The IEA expects that renewables will soon pass coal as the biggest source of power generation. “We can say that renewables were immune to Covid. Both solar and wind saw significant increases [last year],” Fatih Birol, head of the IEA, said at a press conference in January. “Our numbers show that renewables are set to become the largest source of generation by 2025, overtaking coal—and ending the fossil-fuel domination of the last decades.”

That’s a grim thought for regions such as the Middle East that rely on oil and gas exports for revenue. Countries that have the most to lose are already pushing back.
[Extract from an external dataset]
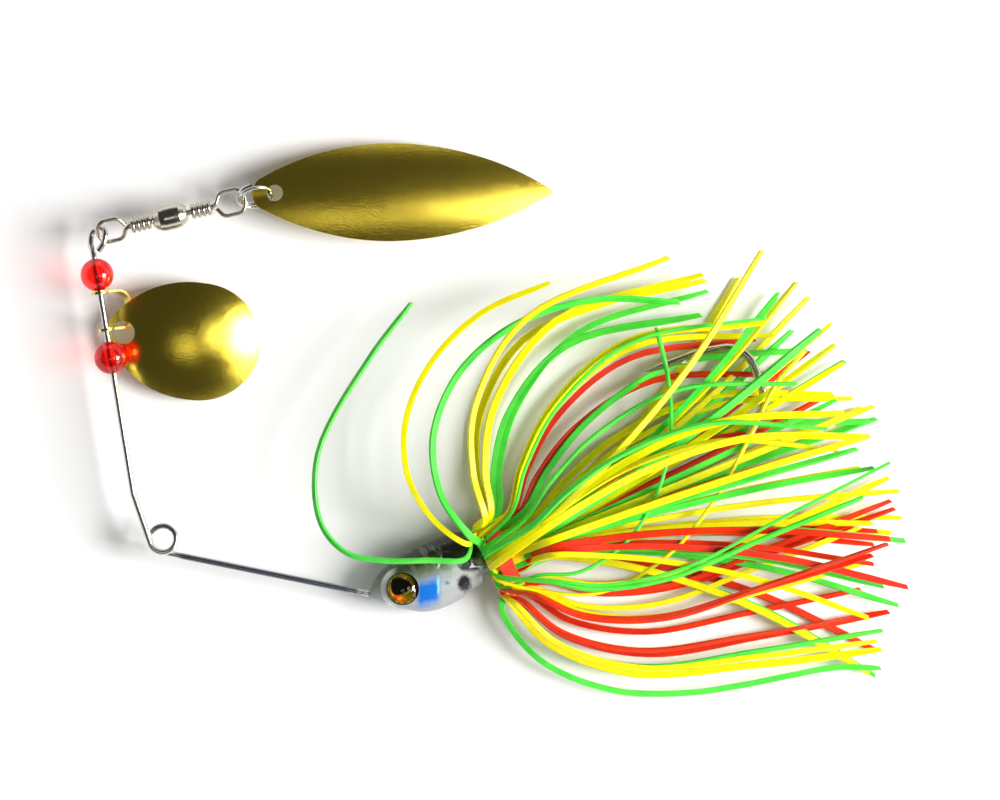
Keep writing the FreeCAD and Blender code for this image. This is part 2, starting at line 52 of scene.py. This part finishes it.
class Shader:
    """A node material built step by step; `mm` is the place on the object at rest, in millimetres."""

    def __init__(self, name):
        self.material = bpy.data.materials.new(name)
        self.material.use_nodes = True
        self.tree = self.material.node_tree
        self.bsdf = self.tree.nodes["Principled BSDF"]
        self.output = self.tree.nodes["Material Output"]
        place = self.add("ShaderNodeTexCoord").outputs["Object"]
        self.mm = self.vector("SCALE", place, scale=1 / MM)

    def add(self, kind, **props):
        made = self.tree.nodes.new(kind)
        for prop, value in props.items():
            setattr(made, prop, value)
        return made

    def feed(self, socket, value):
        if isinstance(value, bpy.types.NodeSocket):
            self.tree.links.new(value, socket)
        elif socket.type == "RGBA":
            socket.default_value = (*value, 1)
        else:
            socket.default_value = value

    def vector(self, operation, a, b=None, scale=None):
        made = self.add("ShaderNodeVectorMath", operation=operation)
        self.feed(made.inputs[0], a)
        if b is not None:
            self.feed(made.inputs[1], b)
        if scale is not None:
            self.feed(made.inputs["Scale"], scale)
        return made.outputs["Value" if operation in ("LENGTH", "DISTANCE", "DOT_PRODUCT") else "Vector"]

    def math(self, operation, a, b=0.0, clamp=False):
        made = self.add("ShaderNodeMath", operation=operation, use_clamp=clamp)
        self.feed(made.inputs[0], a)
        self.feed(made.inputs[1], b)
        return made.outputs[0]

    def axes(self):
        """X and Y of the place."""
        made = self.add("ShaderNodeSeparateXYZ")
        self.feed(made.inputs[0], self.mm)
        return made.outputs[:2]

    def noise(self, scale, detail=3.0, vector=None, distortion=0.0):
        made = self.add("ShaderNodeTexNoise")
        self.feed(made.inputs["Vector"], self.mm if vector is None else vector)
        made.inputs["Scale"].default_value = scale
        made.inputs["Detail"].default_value = detail
        made.inputs["Distortion"].default_value = distortion
        return made.outputs["Fac"]

    def cells(self, scale, output="Distance", feature="F1", vector=None):
        made = self.add("ShaderNodeTexVoronoi", feature=feature)
        self.feed(made.inputs["Vector"], self.mm if vector is None else vector)
        made.inputs["Scale"].default_value = scale
        return made.outputs[output]

    def slanted(self, angle, along=0.16):
        """Coordinates turned about Z and drawn out along the turned X."""
        turn = self.add("ShaderNodeVectorRotate", rotation_type="Z_AXIS")
        self.feed(turn.inputs["Vector"], self.mm)
        turn.inputs["Angle"].default_value = math.radians(angle)
        return self.vector("MULTIPLY", turn.outputs[0], (along, 1.0, 0.5))

    def plan_distance(self, place, stretch=(1.0, 1.0)):
        """Distance from a place seen along Z, with X and Y stretched."""
        offset = self.vector("SUBTRACT", self.mm, (place[0], place[1], 0.0))
        return self.vector("LENGTH", self.vector("MULTIPLY", offset, (*stretch, 0.0)))

    def ramp(self, factor, *stops):
        made = self.add("ShaderNodeValToRGB")
        self.feed(made.inputs[0], factor)
        elements = made.color_ramp.elements
        while len(elements) < len(stops):
            elements.new(0.5)
        for element, (place, colour) in zip(elements, stops):
            element.position = place
            if isinstance(colour, (int, float)):
                colour = (colour, colour, colour)
            element.color = (*colour, 1)
        return made.outputs["Color"]

    def band(self, value, low, high, soft):
        """1 where value lies between low and high, with soft edges."""
        rise = self.math("DIVIDE", self.math("SUBTRACT", value, low), soft, clamp=True)
        fall = self.math("DIVIDE", self.math("SUBTRACT", high, value), soft, clamp=True)
        return self.math("MULTIPLY", rise, fall)

    def mix(self, factor, a, b):
        made = self.add("ShaderNodeMix", data_type="RGBA")
        self.feed(made.inputs["Factor"], factor)
        self.feed(made.inputs[6], a)
        self.feed(made.inputs[7], b)
        return made.outputs[2]

    def bump(self, height, strength, distance_mm, under=None):
        made = self.add("ShaderNodeBump")
        self.feed(made.inputs["Height"], height)
        made.inputs["Strength"].default_value = strength
        made.inputs["Distance"].default_value = distance_mm * MM
        if under is not None:
            self.feed(made.inputs["Normal"], under)
        return made.outputs["Normal"]

    def set(self, **values):
        for key, value in values.items():
            self.feed(self.bsdf.inputs[key.replace("_", " ")], value)
        return self.material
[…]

At the annual UN climate talks, Saudi Arabia and Russia routinely play a disruptive role. (Saudi Arabia wants to have it both ways: a big plan to expand its solar power while continuing to produce oil and gas.) Meanwhile, Poland, a coal producer, dragged its feet for months before reluctantly agreeing to the EU’s net-zero emissions target. In a world disrupted by coronavirus, fossil-fuel-producing countries fear further job losses.

The transition will also be painful for energy companies that produce oil and gas. But even they acknowledge that it is picking up pace. In a statement that would have once been unthinkable, BP recently said peak oil may have already occurred in 2019.

Ben van Beurden, Shell’s chief executive, says electricity will become a mainstay of its business. “The fundamentals of how we win in power are going to be really different from how you win in resources extraction,” he says. “In oil and gas, you need an asset base. It is about having the best rocks, the lowest cost of production.” That equation is turned on its head in the power sector, when the electricity from one solar farm is just as good as the next.

There are other differences, too: Unlike gas pipelines, electricity trading can go in both directions. Renewable power is also more dispersed, rather than concentrated in a few locations like fossil fuels. “When we talk about wind, solar, biomass, hydropower, ocean energy, geothermal—they are actually available in one form or another in most countries,” says Van de Graaf. For places such as Morocco, which imports more than 80% of its energy but also has abundant solar resources, the transition could be an economic gift.